Sometimes I need to bring an entire box with me, other times I need just a single tool or part. Some tools or accessories are better kept in a tool box, bin, box or similar, such as my pocket hole job and its accoutrements, which I don’t use often enough to justify limited drawer space to.

I started moving away from Bosch L-Boxxes 2-3 years ago. I have been frustrated with their latches, stacking, and stack removal performance for a while. But, I already owned them, and wasn’t sure what system to move to next.

It was moving contents from L-Boxxes to storage cabinet drawers that set me down this path.

I didn’t want to give away or donate any of my L-Boxxes at first, but my stack of unused boxes kept growing. It didn’t make sense to store empty tool boxes I no longer needed and couldn’t imagine needing in the future, so off they went.

I will likely end up donating all of my L-Boxxes.

The “what if I need them again?” mentality is hard to shake,

But, if that happens, I can go with Dewalt Tstak instead of L-Boxx for modular tool boxes on a budget. Their smallest tool boxes are $22 each (at the time of this posting, via Amazon). Although they have manually-adjusted side latches, they end up working quicker than L-Boxxes.

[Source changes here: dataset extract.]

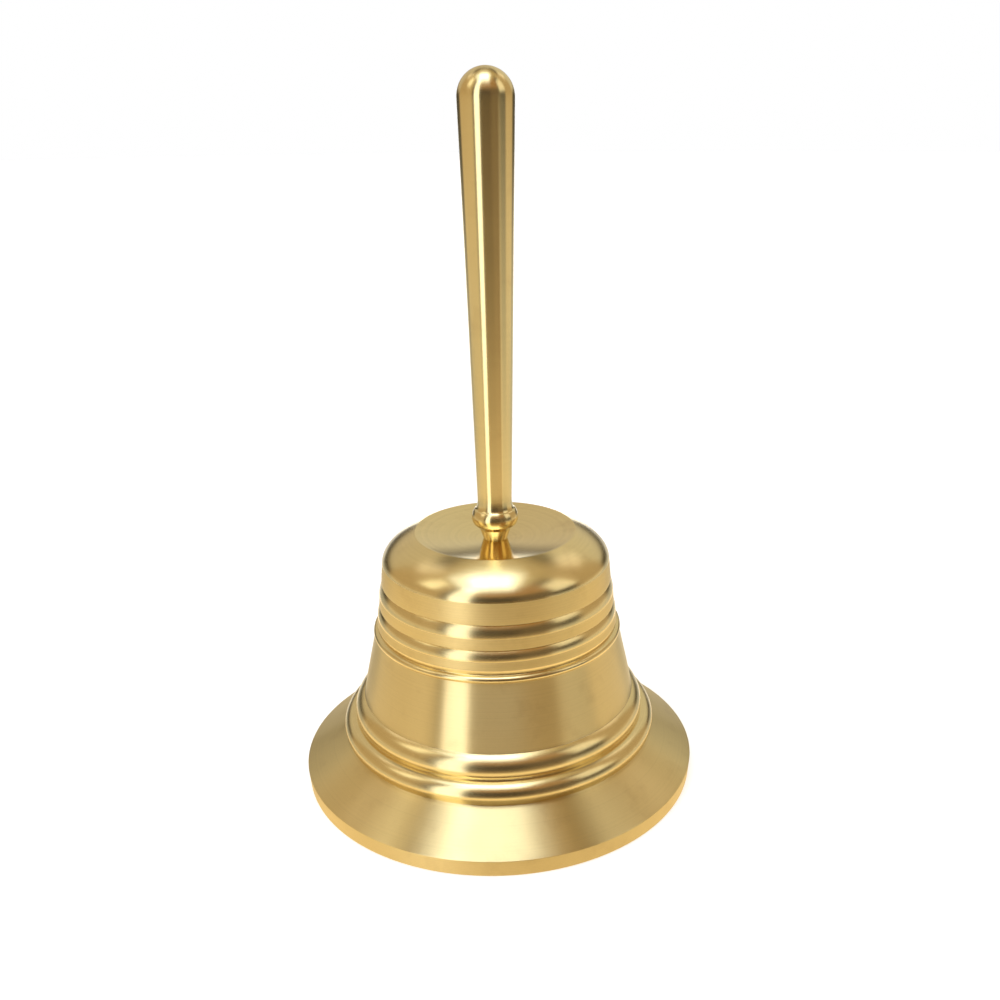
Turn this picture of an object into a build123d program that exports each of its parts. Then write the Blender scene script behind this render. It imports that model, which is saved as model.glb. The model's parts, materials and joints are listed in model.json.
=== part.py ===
"""Brass handbell: a turned bell shell on a turned handle, with a clapper hung on a pivot pin.

Millimetres, +Z up. The origin is the centre of the rim's underside, so the bell stands on Z = 0,
and every turned piece shares the Z axis. The clapper swings in the XZ plane.
"""
from build123d import *
import os

# ---- driving dimensions -------------------------------------------------------------------
RIM_RADIUS = 38.0                # the widest circle of the bell, at the top of the rim band
TOTAL_HEIGHT = 130.0             # rim underside to the tip of the handle

# bell shell, outside, from the mouth upward
RIM_FOOT_RADIUS = 37.75
RIM_BAND_HEIGHT = 3.2
RIM_EDGE_BREAK = 0.2
FLARE_TOP = (29.75, 8.65)        # the cone of the mouth ends here, under the lower bead
BEAD_CREASE = (27.85, 12.6)      # between the two beads
WAIST_FOOT = (26.15, 16.6)       # over the upper bead
LOWER_BEAD_BULGE = 1.5
UPPER_BEAD_BULGE = 0.85
WAIST_PULLS = ((25.6, 19.9), (24.1, 26.0))      # control points of its hollow curve
LIP_FOOT = (23.5, 29.2)
LIP_HEIGHT = 1.1
LIP_BULGE = 0.3
GROOVE_RADIUS = 22.8
LOWER_CREST = (22.95, 31.3)      # sharp foot edge of the lower tier
LOWER_LAND_TOP = (22.8, 32.9)
UPPER_CREST = (22.38, 34.95)     # sharp foot edge of the upper tier
UPPER_LAND_TOP = (22.3, 37.05)
TIER_STEP = 0.3                  # how far each tier's top is undercut
TIER_CROWN = 0.2                 # how far each tier's shoulder swells
BAND_FOOT = (21.78, 39.5)
BAND_TOP = (21.45, 43.5)
SHOULDER_PULLS = ((21.3, 45.4), (18.7, 47.44))  # control points of the dome
DISH_EDGE = (15.1, 48.95)
DISH_FLOOR = 47.2                # the crown is dished round the handle's foot
DISH_FLAT_RADIUS = 3.2

# bell shell, inside
MOUTH_RADIUS = 34.9
INNER_FLARE_PULLS = ((23.4, 10.4), (29.4, 5.0))
INNER_WAIST = (22.2, 17.5)
INNER_SHOULDER = (18.7, 40.0)
CROWN_UNDERSIDE = 43.6
CROWN_FLAT_RADIUS = 12.2
CROWN_HOLE_RADIUS = 1.65

# handle
TENON_RADIUS = 1.5               # M3 thread
TENON_FOOT = 36.0
TENON_CHAMFER = 0.3
NECK_FOOT_RADIUS = 2.2
NECK_TOP = (2.95, 49.4)
COLLAR_FOOT = (4.0, 50.3)
COLLAR_WIDEST = (4.35, 51.4)
COLLAR_SHOULDER = (3.8, 53.1)
COLLAR_PULLS = ((3.42, 53.3), (3.22, 53.8))   # control points up to the grip
GRIP_FOOT = (3.2, 55.2)
GRIP_TOP_RADIUS = 4.85

# clamping stack under the crown, from the crown down
FIBRE_WASHER = (6.0, 0.6)        # outer radius, thickness
FLAT_WASHER = (3.5, 0.6)
LOCK_WASHER = (3.0, 0.8)
LOCK_WASHER_GAP = 0.6
WASHER_BORE = 1.6
CROWN_NUT_FLATS = 5.5
CROWN_NUT_HEIGHT = 2.4
THREAD_CLEARANCE = 0.02

# clapper hanger and pivot
HANGER_RADIUS = 3.6
HANGER_BARREL = 4.0
FORK_GAP = 3.0
FORK_DROP = 2.9                  # underside of the barrel to the pivot axis
FORK_END_RADIUS = 2.4
PIN_RADIUS = 1.0
PIN_HEAD = (1.7, 0.7)            # radius, thickness
PIVOT_CLEARANCE = 0.05

# clapper
ROD_EYE_RADIUS = 2.3
ROD_EYE_THICKNESS = 2.0
ROD_RADIUS = 1.2
BALL_RADIUS = 8.0
BALL_HEIGHT = 9.6                # centre of the ball over the rim's underside
BALL_NUT_FLATS = 5.0
BALL_NUT_HEIGHT = 2.0
ROD_DEPTH_IN_BALL = 11.0

# worked out from the sizes above
FIBRE_FOOT = CROWN_UNDERSIDE - FIBRE_WASHER[1]
FLAT_FOOT = FIBRE_FOOT - FLAT_WASHER[1]
LOCK_FOOT = FLAT_FOOT - LOCK_WASHER[1]
NUT_FOOT = LOCK_FOOT - CROWN_NUT_HEIGHT
BARREL_FOOT = NUT_FOOT - HANGER_BARREL
PIVOT_HEIGHT = BARREL_FOOT - FORK_DROP
GRIP_TOP_HEIGHT = TOTAL_HEIGHT - GRIP_TOP_RADIUS
BALL_SEAT = BALL_HEIGHT + (BALL_RADIUS**2 - (BALL_NUT_FLATS / 2 + 0.5)**2)**0.5
ROD_FOOT = BALL_SEAT - ROD_DEPTH_IN_BALL
TAP_HEIGHT = TENON_FOOT - 0.4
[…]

The only benefit to L-Boxx these days is that Sortimo offers van-racking solutions and accessories.

I envisioned adding a small cart with slide-out drawers to my workshop, for my L-Boxxes to go back and forth as different projects required. That would be a good implementation for this. But I still need far fewer L-Boxxes than I currently have.

They’re not bad tool boxes, they’re just not as great for my needs and preferences anymore. Would I buy them again today? No. There are more solutions than ever before – including much better ones – and discount structures have changed to where there is little incentive based on price.